According to the paper, Smith’s prosecutors are “focused on ads and fundraising pitches claiming election fraud” as well as plans for “fake electors” — pro-Trump Republican substitutes who were offered as potential replacements for electors in swing states that Joe Biden had won.

Investigators have “extensively questioned multiple witnesses” about Trump’s lawyers — including Rudy Giuliani, Jenna Ellis and John Eastman — about the fake elector plot and whether they were following specific instructions from Trump himself.

Last week, CNN reported that Smith had compelled at least two of the so-called fake electors to testify before a federal grand jury in Washington, by giving them limited immunity.
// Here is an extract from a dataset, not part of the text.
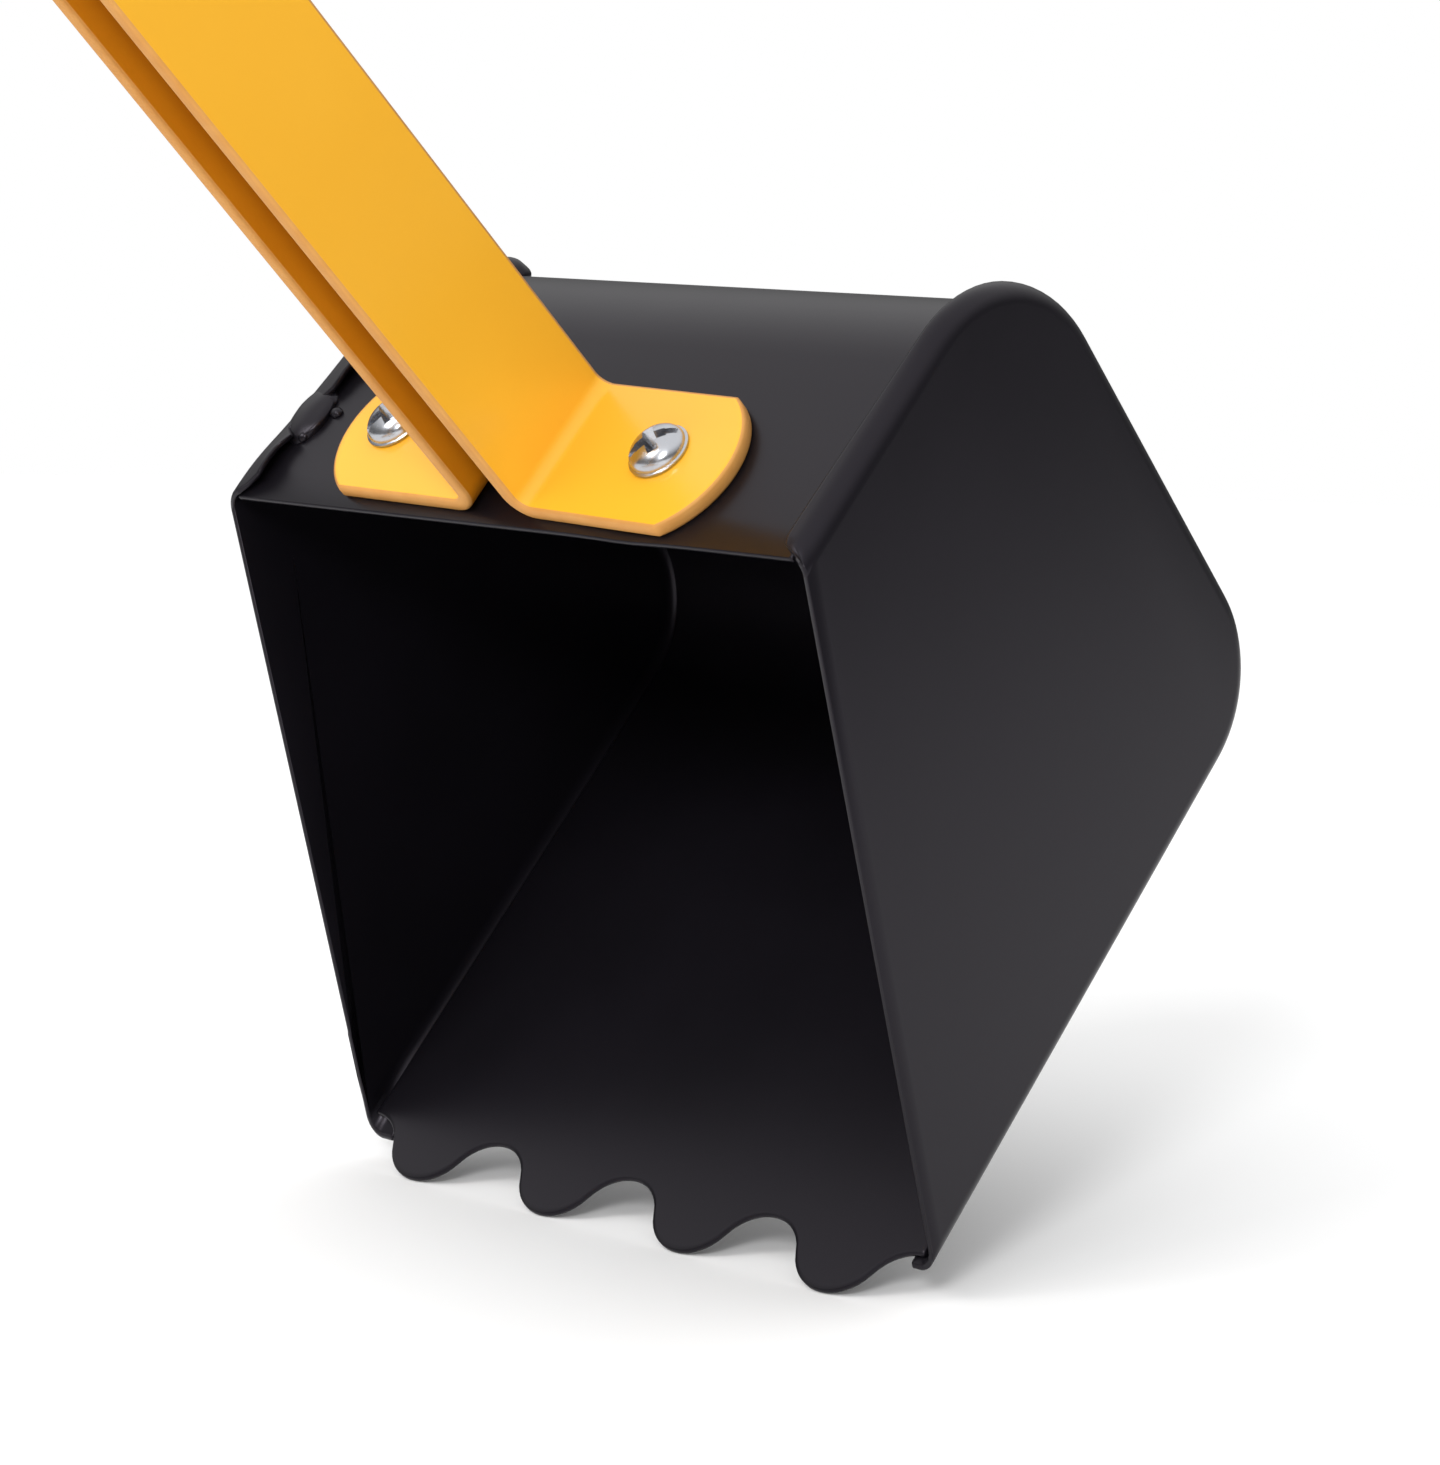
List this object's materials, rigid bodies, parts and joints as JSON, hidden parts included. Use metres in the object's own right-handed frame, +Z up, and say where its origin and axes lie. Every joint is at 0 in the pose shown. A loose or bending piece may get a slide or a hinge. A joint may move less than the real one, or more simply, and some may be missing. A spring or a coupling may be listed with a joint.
{
  "type": "ride-on sand digger",
  "caption": "Child's ride-on sand digger: turning seat beam on a four-legged stand, hand-lever boom and stick, and a pressed steel bucket with rolled rims and scalloped edge.",
  "frame": {"origin": "on the floor under the turning axis, at the base plate's lower face", "axes": "+X forward to the bucket, +Y to the operator's left, +Z up"},
  "size_m": [1.0349, 0.4922, 0.6635],
  "materials": {
    "yellow_powder_coat": "gloss powder coat on steel",
    "black_powder_coat": "satin black powder coat on sheet steel",
    "black_plastic": "moulded, fine grain",
    "grip_rubber": "soft matt",
    "nylon": "natural",
    "zinc_steel": "bright zinc plate"
  },
  "bodies": {
    "stand": {"base_plate": "yellow_powder_coat", "leg_front_left": "yellow_powder_coat", "leg_front_right": "yellow_powder_coat", "leg_rear_left": "yellow_powder_coat", "leg_rear_right": "yellow_powder_coat", "leg_end_caps": "black_plastic", "post": "yellow_powder_coat", "post_collar": "yellow_powder_coat", "post_plug": "zinc_steel", "post_washer": "zinc_steel", "post_bolt": "zinc_steel"},
    "turntable": {"turning_sleeve": "yellow_powder_coat", "lower_bush": "nylon", "upper_bush": "nylon", "main_beam": "yellow_powder_coat", "beam_end_caps": "black_plastic", "boom_bracket": "yellow_powder_coat", "boom_bracket_bolts": "zinc_steel", "boom_pivot_bolt": "zinc_steel", "boom_pivot_nut": "zinc_steel", "boom_pivot_washers": "nylon", "seat_bracket": "yellow_powder_coat", "seat_bracket_bolts": "zinc_steel", "seat": "black_plastic", "seat_bolts": "zinc_steel", "footrest_stem": "yellow_powder_coat", "footrest_bar": "yellow_powder_coat", "footrest_sleeves": "grip_rubber"},
    "boom": {"boom_bar_left": "yellow_powder_coat", "boom_bar_right": "yellow_powder_coat", "boom_lever_plate": "yellow_powder_coat", "boom_lever_bolts": "zinc_steel", "boom_lever_tube": "yellow_powder_coat", "boom_lever_grip": "grip_rubber", "elbow_bolt": "zinc_steel", "elbow_nut": "zinc_steel", "elbow_washers": "nylon", "lever_washers": "nylon"},
    "stick_lever": {"stick_lever_plate_left": "yellow_powder_coat", "stick_lever_plate_right": "yellow_powder_coat", "stick_lever_spacer": "zinc_steel", "stick_lever_tube": "yellow_powder_coat", "stick_lever_grip": "grip_rubber", "link_rear_bolt": "zinc_steel", "link_rear_nut": "zinc_steel"},
    "link": {"link_bar": "yellow_powder_coat", "link_washers": "nylon"},
    "stick": {"stick_bar_left": "yellow_powder_coat", "stick_bar_right": "yellow_powder_coat", "elbow_spacer": "zinc_steel", "link_front_bolt": "zinc_steel", "link_front_nut": "zinc_steel", "bucket_shell": "black_powder_coat", "bucket_side_left": "black_powder_coat", "bucket_side_right": "black_powder_coat", "bucket_screws": "zinc_steel", "bucket_nuts": "zinc_steel"}
  },
  "joints": [
    {"name": "turn", "type": "hinge", "parent": "stand", "child": "turntable", "pos_m": [0, 0, 0.15], "axis": [0, 0, 1], "continuous": true},
    {"name": "boom_lift", "type": "hinge", "parent": "turntable", "child": "boom", "pos_m": [0.13, 0, 0.3], "axis": [0, -1, 0], "range_deg": [-20, 30]},
    {"name": "stick_curl", "type": "hinge", "parent": "boom", "child": "stick", "pos_m": [0.40189, 0, 0.42679], "axis": [0, 1, 0], "range_deg": [-10, 50]},
    {"name": "stick_lever_swing", "type": "hinge", "parent": "boom", "child": "stick_lever", "pos_m": [0.13, 0, 0.3], "axis": [0, 1, 0], "range_deg": [-11, 51]},
    {"name": "link_swing", "type": "hinge", "parent": "stick_lever", "child": "link", "pos_m": [0.08404, 0, 0.34596], "axis": [0, 1, 0], "range_deg": [-51, 11]}
  ],
  "couplings": [
    {"joint": "stick_lever_swing", "follows": "stick_curl", "ratio": 1},
    {"joint": "link_swing", "follows": "stick_curl", "ratio": -1}
  ]
}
That activity, CNN noted, could “signal that investigators are nearing at least some charging decisions in a part of the 2020 election probe.”

Hush-money case

Former President Donald Trump appears in Manhattan Criminal Court.
Trump appears in Manhattan Criminal Court on April 4 for an arraignment on charges stemming from the probe into hush money paid to porn star Stormy Daniels. (Curtis Means/Reuters/Pool)

A federal judge in New York City was set to hear arguments Tuesday over Trump's attempt to move his criminal case from state court, where he was indicted by Manhattan District Attorney Alvin Bragg, to a federal court, where the former president’s lawyers could try to have it dismissed.

In April, Trump pleaded not guilty to 34 felony charges stemming from Bragg's investigation into a hush money payment to the porn star Stormy Daniels. Bragg alleges that Trump falsified his company's business records to hide the payouts made in 2017 to his former personal lawyer, Michael Cohen, to compensate Cohen for orchestrating payments during his 2016 presidential campaign to Daniels and a Playboy model, Karen McDougal. Both women say they had sexual relationships with Trump. Trump has denied the affairs.

Per the Associated Press, Judge Alvin K. Hellerstein will listen to the arguments but isn’t expected to immediately rule.

While requests to move criminal cases from state to federal court are rarely granted, the case is unprecedented: Trump is the first U.S. president ever to be charged with a crime.